Section 65.00 (subd 1, par [b]) of the Penal Law provides that the court, with the concurrence of either the Administrative Judge of the court or the Administrative Judge of the judicial district, may impose a sentence of probation upon a person convicted of a class A-III felony if the prosecutor recommends such a sentence on the ground that the defendant has or is providing material assistance in the investigation, apprehension or prosecution of any person for a felony defined in article 220 of the Penal Law. Four criteria are set forth to guide the court in the exercise of its discretion: (i) that institutional confinement of the defendant is not necessary for the protection of the public; (ii) that guidance, training or other assistance can be provided to the defendant through probation supervision; (iii) that the defendant has or is providing material assistance in the investigation, apprehension or prosecution of a person for a felony pursuant to article 220; and (iv) that such a sentence would not be inconsistent with the ends of justice.

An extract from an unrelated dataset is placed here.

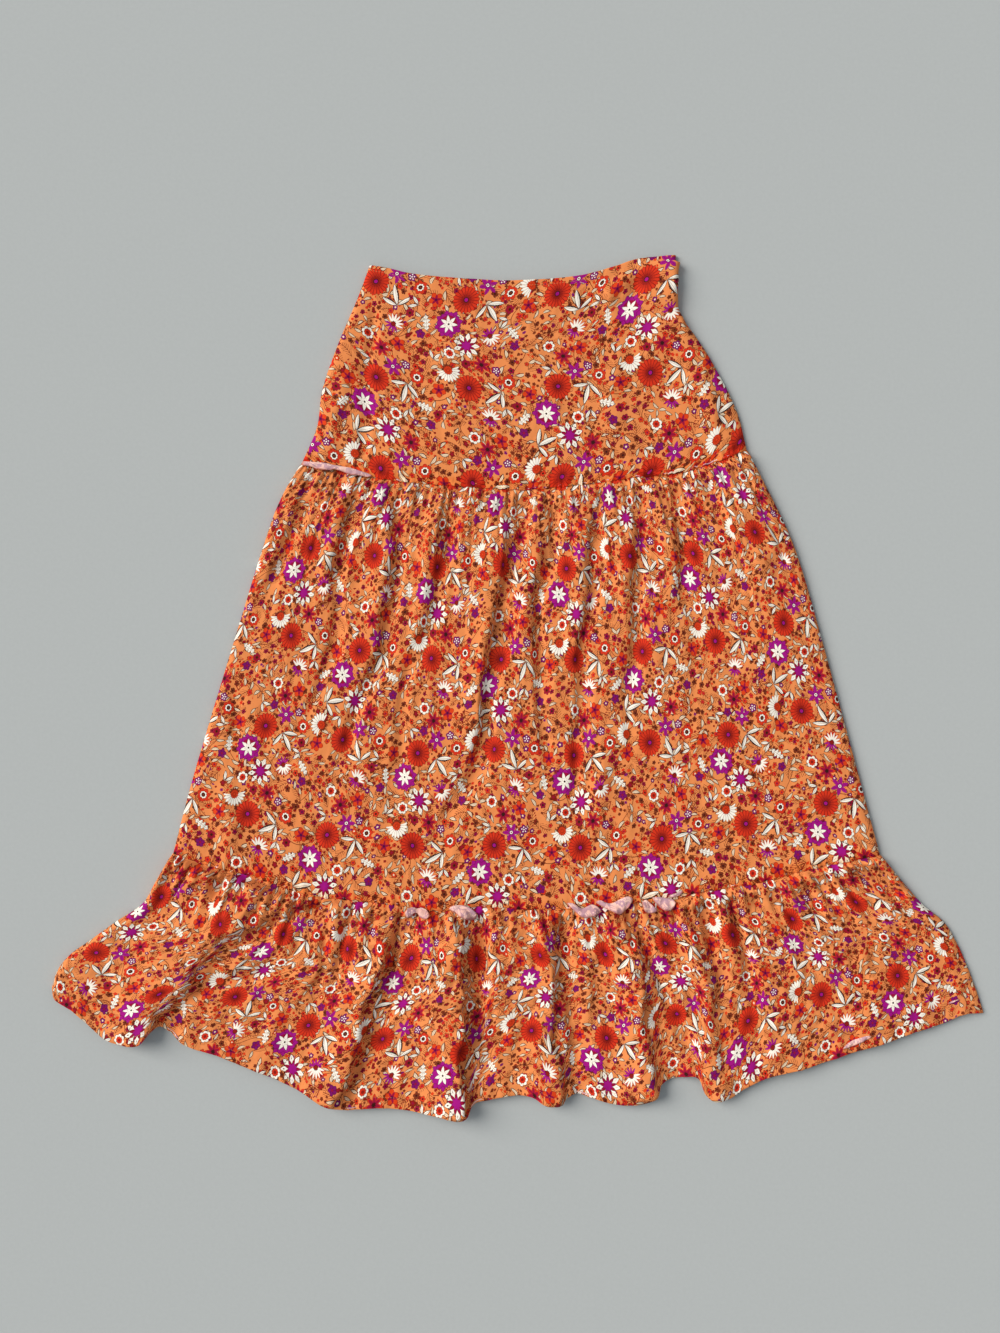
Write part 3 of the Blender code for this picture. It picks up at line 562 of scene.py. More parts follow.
def gather_height(tier, share, from_top, down):
    """Height of the gathers below a seam, at shares across it and depths below it."""
    height = np.zeros_like(from_top)
    sway, turns_down, turns_across = GATHER_SWAY
    for level, (number, rise, reach) in enumerate(GATHER_LEVELS):
        drift = waves(share, [(*GATHER_DRIFT, level)])
        drift = drift + sway * np.sin(turns_down * down + turns_across * share + 2 * level)
        ridge = np.abs(np.cos(math.pi * (number * tier.gathers * share + drift))) ** GATHER_ROUND
        strength = rise * tier.gather_rise * varied(share, *GATHER_STRENGTH, level + 3)
        depth = reach * tier.gather_reach * varied(share, *GATHER_DEPTH, level + 6)
        height += strength * ridge * fade(from_top, depth)
    height *= 1 + tier.left_bunching * fade(share, BUNCHED)
    return height - GATHER_SINK * tier.gather_rise * fade(from_top, tier.gather_reach)


def crumple(xy, from_seam):
    """Small crumples beside a seam, from about -1 to 1."""
    values = np.zeros(from_seam.shape)
    for place in zip(*np.nonzero(from_seam < CRUMPLE_END)):
        across, down = xy[place] / CRUMPLE_SIZE
        values[place] = noise.fractal(Vector((across, down, CRUMPLE_SEED)), *CRUMPLE_NOISE)
    return values


def seam_relief(xy, shares, from_seam, puckers, side):
    """Height of the uneven puckers and crumples along a seam, on the panel above or below it."""
    ridge = np.abs(np.cos(math.pi * (puckers * shares + waves(shares, PUCKER_DRIFT)))) ** PUCKER_ROUND
    pucker = SEAM_PUCKER * ridge * varied(shares, *PUCKER_STRENGTH)
    return (pucker * fade(from_seam, PUCKER_REACH[side])
            + SEAM_CRUMPLE * crumple(xy, from_seam) * fade(from_seam, CRUMPLE_REACH[side]))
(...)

Implicit in the statute is the requirement that the determination of the Administrative Judge of the court or judicial district be made in accordance with these guidelines. We do not believe that the Legislature intended to vest an unfettered exercise of discretion in the Administrative Judge in connection with so vital a matter as the choice of the imposition of a prison sentence or the granting of lifetime probation.
Nor do we believe that the Legislature intended to deprive this court of its inherent right to review the discretion exercised in denying the application for concurrence in the imposition of a sentence of probation. While it does not appear that this particular question has ever been passed upon, the youthful offender procedure (CPL art 720) presents an analogous situation. It is well settled that a trial court's exercise of discretion in affording youthful offender treatment is reviewable on appeal (People v. Richard H., 65 A.D.2d 775; People v. Jeffrey M., 62 A.D.2d 1024; People v. Gower, 45 A.D.2d 188). The power of review should be deemed to be no less in connection with a grant of probation pursuant to section 65.00 Penal of the Penal Law.
However, in the absence of an articulation of the basis upon which the Administrative Judge of the County Court declined to concur we are unable to properly review the matter.
Accordingly, the appeal should be held in abeyance and the matter remitted to the Administrative Judge of the County Court for a statement of the basis for his determination, and for the taking of proof, if any, which he may deem necessary or advisable in connection therewith.
HOPKINS, DAMIANI, TITONE and SHAPIRO, JJ., concur.
Appeal from a judgment of the County Court, Nassau County, rendered April 3, 1979, held in abeyance and matter remitted to the Administrative Judge of the Nassau County Court, for further proceedings in accordance with the opinion herein.